Mission Control: Hold the line at Nav Alpha.

Stealth Based Game

  • Metal Gear Solid 4: Guns of the Patriots has a few of these. One of them involved distracting a Gekko (a small mecha) until the MkII opens a door. The second one involves stopping a mass of suicide Gekkos from exploding until Raiden defeats Vamp.
    • One boss in Metal Gear Solid 2 cannot be hit at all; all you can do is dodge attacks until you get an important codec call.

Survival Horror

  • During the fight against Verdugo in Resident Evil 4, the player can either fight and kill Verdugo or survive for four minutes until the elevator arrives.
    • In addition, two sequences earlier in the game (the village and the cabin by the bridge) involved holding a house against zombie-like Ganados coming in every entrance.
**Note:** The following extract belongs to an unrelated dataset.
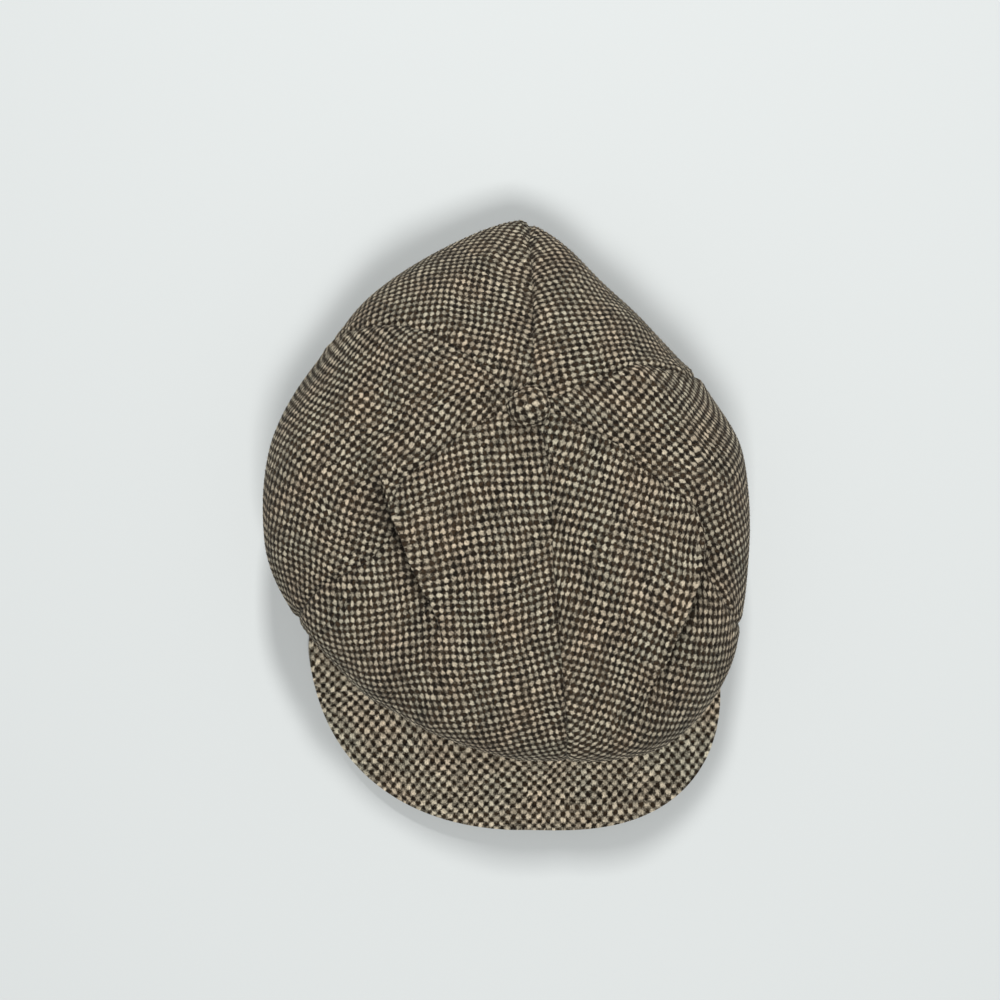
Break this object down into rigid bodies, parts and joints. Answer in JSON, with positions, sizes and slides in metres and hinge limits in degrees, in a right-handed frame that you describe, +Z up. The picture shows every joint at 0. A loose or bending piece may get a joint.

The former also includes Dr. Salvador in the mix.
  • As well as Resident Evil 5. The penultimate chapter's boss is against Wesker and Jill. The only way to get through is to survive for 7 minutes, or shoot Wesker enough that he decides to leave. On the other hand, shooting Jill too much results in a Nonstandard Game Over.
  • Both Pyramid Head battles in Silent Hill 2. Either shoot him/them until he leaves/commits suicide, or dodge him and wait it out.


Tabletop Games

  • This is essentially the mission of the French and the British in Avalon Hill's Third Reich for the first few years: hold out until the Soviet Union and the United States enter the war. In most cases, of course, France will fall; the question is when. The longer the French hold out, the better shape the Allies will be in later on.


Tower Defense

  • This is the point of the entire genre of "tower defense" games: a series of enemies are attempting to get from point A to point B along a ridiculously torturous path, and it's your job to kill them all before they get to point B.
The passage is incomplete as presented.